En todo caso, es injusto reducir el lado espiritual de Harrison a una parodia. El guitarrista logró perfeccionar y profundizar en sí mismo, lo suficiente como para sobreponerse estoicamente al desenlace amoroso de la aventura de su mujer y su mejor amigo a pesar de una sucesión de hechos –que involucran a la pareja de Ringo y a la hermana pequeña de Boyd– de una sordidez y patetismo delirantes. Nunca se enfadó por lo ocurrido con ninguno. «Esos dos eran amiguísimos –dijo Boyd–. Y yo solo estaba en el medio».
Harrison obtuvo su revancha musical. Su disco en solitario «All Things Must Pass» vendió muchísimo más que cualquiera de los trabajos individuales del resto de compañeros.

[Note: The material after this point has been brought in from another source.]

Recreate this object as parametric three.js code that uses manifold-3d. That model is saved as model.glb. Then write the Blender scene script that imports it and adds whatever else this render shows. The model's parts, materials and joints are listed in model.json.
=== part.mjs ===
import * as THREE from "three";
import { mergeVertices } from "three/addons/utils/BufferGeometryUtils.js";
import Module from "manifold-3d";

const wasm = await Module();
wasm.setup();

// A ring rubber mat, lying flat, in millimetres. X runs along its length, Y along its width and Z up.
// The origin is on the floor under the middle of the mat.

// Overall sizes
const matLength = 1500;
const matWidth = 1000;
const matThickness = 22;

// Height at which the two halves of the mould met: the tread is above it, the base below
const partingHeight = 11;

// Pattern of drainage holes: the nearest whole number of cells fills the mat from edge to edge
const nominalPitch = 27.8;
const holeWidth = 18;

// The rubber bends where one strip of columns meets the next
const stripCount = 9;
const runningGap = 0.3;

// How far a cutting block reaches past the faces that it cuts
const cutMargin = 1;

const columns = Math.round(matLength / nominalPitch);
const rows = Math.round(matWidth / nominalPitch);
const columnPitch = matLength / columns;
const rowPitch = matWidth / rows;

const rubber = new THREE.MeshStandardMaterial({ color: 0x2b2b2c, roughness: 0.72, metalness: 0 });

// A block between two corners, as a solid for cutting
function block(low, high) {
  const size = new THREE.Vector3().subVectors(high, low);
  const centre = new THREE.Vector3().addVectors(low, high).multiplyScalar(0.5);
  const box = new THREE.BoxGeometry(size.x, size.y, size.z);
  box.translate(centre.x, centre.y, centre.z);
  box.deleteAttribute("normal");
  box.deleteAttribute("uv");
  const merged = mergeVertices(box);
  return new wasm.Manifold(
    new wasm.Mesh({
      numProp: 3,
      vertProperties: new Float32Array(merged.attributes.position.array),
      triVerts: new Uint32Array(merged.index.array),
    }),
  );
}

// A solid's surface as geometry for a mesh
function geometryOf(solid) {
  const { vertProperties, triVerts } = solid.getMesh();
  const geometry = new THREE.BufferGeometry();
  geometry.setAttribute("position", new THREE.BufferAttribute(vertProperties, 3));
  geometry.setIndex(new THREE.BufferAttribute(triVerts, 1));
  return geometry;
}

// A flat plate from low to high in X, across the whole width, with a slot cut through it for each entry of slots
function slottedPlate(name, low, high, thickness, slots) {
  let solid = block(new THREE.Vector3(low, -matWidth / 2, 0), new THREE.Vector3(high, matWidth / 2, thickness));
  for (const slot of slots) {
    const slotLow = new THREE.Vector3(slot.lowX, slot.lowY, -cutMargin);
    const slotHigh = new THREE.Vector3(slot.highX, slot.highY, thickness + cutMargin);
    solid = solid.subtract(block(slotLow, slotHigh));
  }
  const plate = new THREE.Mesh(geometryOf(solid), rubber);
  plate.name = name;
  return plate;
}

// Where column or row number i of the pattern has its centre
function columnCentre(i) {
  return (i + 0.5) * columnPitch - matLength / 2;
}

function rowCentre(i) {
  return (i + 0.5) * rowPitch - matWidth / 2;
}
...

No solo eso: ayudó a Ringo (el otro secundario) a lograr su «número uno» con «It Don’t Come Easy» sin querer aparecer en los créditos. Quizá se lo tomó como una recompensa karmática, aunque después de aquel no volviera a recibir tantas críticas positivas sino más bien condescendencia. Con el advenimiento del punk y la velocidad a la que se sucedían las olas musicales, no había cumplido 40 y ya se le veía como a un carcamal o una especie de «hippie» trasnochado. Harrison encontró la paz interior, eso sí, después de muchos años aquejado de esa ansiedad. Pocos sabían que el llamado «Beatle tranquilo» era, en realidad, el que más padecía. Hasta que, el 29 de noviembre de 2001, tras cuatro años de nuevos padecimientos, falleció víctima de un cáncer.
A un centímetro de la muerte las cuarenta puñaladas
Uno de los sucesos más truculentos de la vida de Harrison tuvo lugar en 1999, cuando se recuperaba de un cáncer de garganta. Se encontraba en su mansión de Oxford de 120 habitaciones, donde había extremado las medidas de seguridad. Era el 30 de diciembre, las últimas horas del milenio. Harrison oyó unos ruidos dentro de la casa y se puso una bata sobre el pijama. Se encontró a un intruso, al que trató de tranquilizar.«Hare krishna», espetó al hombre, que empezó a proferir alaridos. Harrison, temiendo por su mujer Olivia y su hijo Dhani, trató de detenerle, pero éste le clavó el cuchillo. Una y otra vez, hasta 40 puñaladas en el torso y el abdomen. Olivia entró en escena y golpeó al intruso con una lámpara metálica. Recibió alguna cuchillada, pero siguió golpeando al asaltante, que trató de huir arrastrándose por el jardín. La Policía le detuvo. Harrison salvó la vida de milagro. Por un centímetro no le perforaron el corazón y por unos minutos no murió desangrado. Pero nunca se recuperó.